As noted above, White put the distance to the first visited coastal bay as about two miles from some point between Receveur’s grave and the entrance to Botany Bay; then a further half mile or so to the second bay which was not visited. Scaling of White’s distances on a modern map, and having regard to Phillip’s reference to keeping near the coast, leads to the conclusion that the first bay was Long Bay and the second, Seal Bay which lies between Long and Maroubra Bays.
This general location is believed to have been an Aboriginal camp site which could explain the existence of the “Indian path” leading to Botany Bay shores where fishing canoes were beached. However, it does not appear that the most southerly stretch of the probable route taken between January and March, 1788 between Sydney Cove and the Laperouse camp would have followed the “Indian path”. The probable route, shown on Page 9 of the society’s publication terminated north-west of the site where Receveur was buried, whereas the “Indian path” terminated south-east of that site.
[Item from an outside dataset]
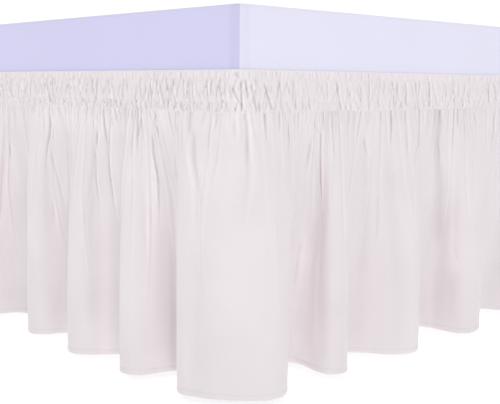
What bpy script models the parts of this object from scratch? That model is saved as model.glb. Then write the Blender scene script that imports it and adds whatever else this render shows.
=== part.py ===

Members of the First Fleet who recorded their treks between Sydney Cove and Botany Bay during the sojourn of Laperouse were naval officers and surgeons-general to the fleet. It can be expected, therefore, that their first hand reports were accurate, concise and unromanticised.
However unless maps of the actual routes taken by these persons were made, modern recording of the routes they took must remain probable. The British and French who made the overland journey might knowingly or otherwise have followed native tracks but to conjecture on this matter serves to do little more than cloud the recorded facts.
History presented as an amalgam of probabilities amounts to little more than fiction.
The “Indian path”
It is assumed in the these notes that John White’s term “Indian path” was an allusion to an aboriginal track. Alternatively, White may have been describing a pass too narrow to be conveniently negotiated by a party unless it walked in Indian (single) file; in the manner of Indians, perhaps observed by the British in their North American colonies.
There appears to be no evidence that Aborigines used the “Indian path”. Such inference is yet another probability.
Estimates of Aboriginal human habitation in Australia range from 40,000 years to over 100,000 years. Even at the lesser period it would be inevitable that any non Aboriginal person would scarcely travel overland between significant locations without the route at least approximating that previously traversed by Aborigines.
The likelihood of Aboriginal tracks having been followed, knowingly or otherwise, by European settlers and visitors on overland journeys, appears so obvious as to warrant no mention in concise accounts of or references to such journeys.